По своему направлению планы, намеченные в области прессы в 1918 г., продолжили в персональном и материальном отношениях линию более ранних планов захвата, выдвинутых в 1916–1917 гг. Правда, проект Парвуса был задуман иначе. В качестве первого шага предполагалось создание торгово-распространительной сети для сбыта миллиона русских домашних календарей «по 3 рубля штука, для просвещения рабочих и крестьян», как Парвус объяснял еще в Стокгольме. Снабжение учебниками и тетрадками также следовало наладить в широких масштабах{395}. Этот проект можно рассматривать как копирование издательской карьеры Ивана Сытина, который на рубеже XIX–XX вв. из торговца лубками и домашними календарями превратился в одного из самых крупных российских издателей.
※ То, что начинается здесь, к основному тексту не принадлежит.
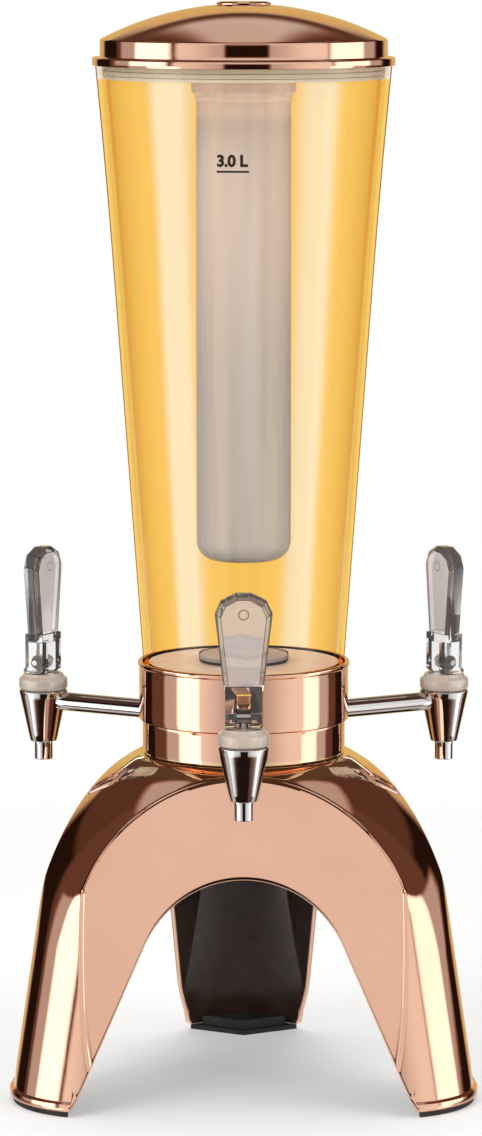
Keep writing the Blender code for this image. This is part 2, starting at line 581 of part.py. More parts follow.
def build_lid(surfaces):
    """The plated cover over a plug-shaped liner, with a seal round the plug and a low cap on top."""
    plug = tank_radius(LINER_BOTTOM_Z) - TANK_WALL - GAP - GAP
    rim = LID_FLANGE_RADIUS - LID_SKIN - GAP
    rim_top = FLANGE_UNDERSIDE_Z + LINER_RIM
    plate_top = LINER_BOTTOM_Z + LINER_PLATE
    stub = TUBE_NECK_RADIUS - TUBE_WALL - GAP - GAP
    stub_bottom = LINER_BOTTOM_Z - TUBE_SOCKET_DEPTH + GAP
    groove_bottom = LINER_BOTTOM_Z + SEAL_FROM_BOTTOM
    groove_top = groove_bottom + SEAL_HEIGHT
    cover_inner_apex = LID_APEX_Z - LID_SKIN
    boss_bore = CAP_STUB_RADIUS + GAP
    stub_end = LID_APEX_Z - CAP_STUB_LENGTH
    boss_top = cover_inner_apex - GAP - LID_SKIN
    liner = [
        (0, LINER_BOTTOM_Z),
        (stub - LINER_PLATE, LINER_BOTTOM_Z),
        (stub - LINER_PLATE, stub_bottom),
        (stub, stub_bottom),
        (stub, LINER_BOTTOM_Z),
        (plug, LINER_BOTTOM_Z),
        (plug, groove_bottom),
        (plug - SEAL_DEPTH, groove_bottom),
        (plug - SEAL_DEPTH, groove_top),
        (plug, groove_top),
        (plug, FLANGE_UNDERSIDE_Z),
        (rim, FLANGE_UNDERSIDE_Z),
        (rim, rim_top),
        (plug - SEAL_DEPTH - LINER_WALL, rim_top),
        (plug - SEAL_DEPTH - LINER_WALL, plate_top),
        (LINER_BOSS_RADIUS, plate_top),
        (LINER_BOSS_RADIUS, boss_top),
        (boss_bore, boss_top),
        (boss_bore, stub_end - GAP),
        (0, stub_end - GAP),
    ]
    turned("lid_liner", liner, surfaces["white_plastic"], MID_STEPS)
    seal = ring_profile(plug - SEAL_DEPTH + GAP, plug + GAP, groove_bottom + GAP, groove_top - GAP)
    turned("lid_seal", seal, surfaces["silicone"], MID_STEPS)
    dome_centre = LID_APEX_Z - LID_DOME_RADIUS
    edge = math.acos(LID_RADIUS / LID_DOME_RADIUS)
    inner_dome = LID_DOME_RADIUS - LID_SKIN
    inner_edge = math.acos((LID_RADIUS - LID_SKIN) / inner_dome)
    hole_edge = math.acos(boss_bore / LID_DOME_RADIUS)
    inner_hole_edge = math.acos(boss_bore / inner_dome)
    outer_arc = arc((0, dome_centre), LID_DOME_RADIUS, edge, hole_edge, LID_STEPS)
    inner_arc = arc((0, dome_centre), inner_dome, inner_hole_edge, inner_edge, LID_STEPS)
    cover = [
        (LID_FLANGE_RADIUS - LID_SKIN, FLANGE_UNDERSIDE_Z),
        (LID_FLANGE_RADIUS, FLANGE_UNDERSIDE_Z),
        (LID_FLANGE_RADIUS, FLANGE_UNDERSIDE_Z + LID_FLANGE_HEIGHT),
        (LID_RADIUS, FLANGE_UNDERSIDE_Z + LID_FLANGE_HEIGHT),
        *outer_arc,
        *inner_arc,
        (LID_RADIUS - LID_SKIN, rim_top + GAP),
        (LID_FLANGE_RADIUS - LID_SKIN, rim_top + GAP),
    ]
    turned("lid_cover", cover, surfaces["rose_gold"])
    under = LID_DOME_RADIUS + GAP
    cap_from = math.acos(CAP_STUB_RADIUS / under)
    under_arc = arc((0, dome_centre), under, cap_from, math.acos(CAP_RADIUS / under), FILLET_STEPS)
    cap = [
        (0, stub_end),
        (CAP_STUB_RADIUS, stub_end),
        *under_arc,
        (CAP_RADIUS, under_arc[-1][1] + CAP_EDGE),
        (CAP_RADIUS - CAP_CHAMFER, LID_APEX_Z + CAP_RISE),
        (0, LID_APEX_Z + CAP_RISE + GAP),
    ]
    turned("lid_cap", cap, surfaces["rose_gold"], MID_STEPS)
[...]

Помимо издательств, выпускавших книги и календари, он основал крупнейшую газету страны «Русское слово» — ту самую, которую немецкие перекупщики собирались захватить еще в 1916 году{396}.[79]

вернуться

79

В XIX в. домашние календари и лубки рекомендовались Академией наук как средство начального народного просвещения в России. Издательство Сытина в 1870–1880-х гг. начало выпускать лубки и календари в современном виде и дешевыми массовыми тиражами. Плакаты, листовки и стенгазеты агентства РОСТА, организованного Маяковским и другими художниками по заданию советского правительства, по стилю и языку напоминали традиционный народный лубок.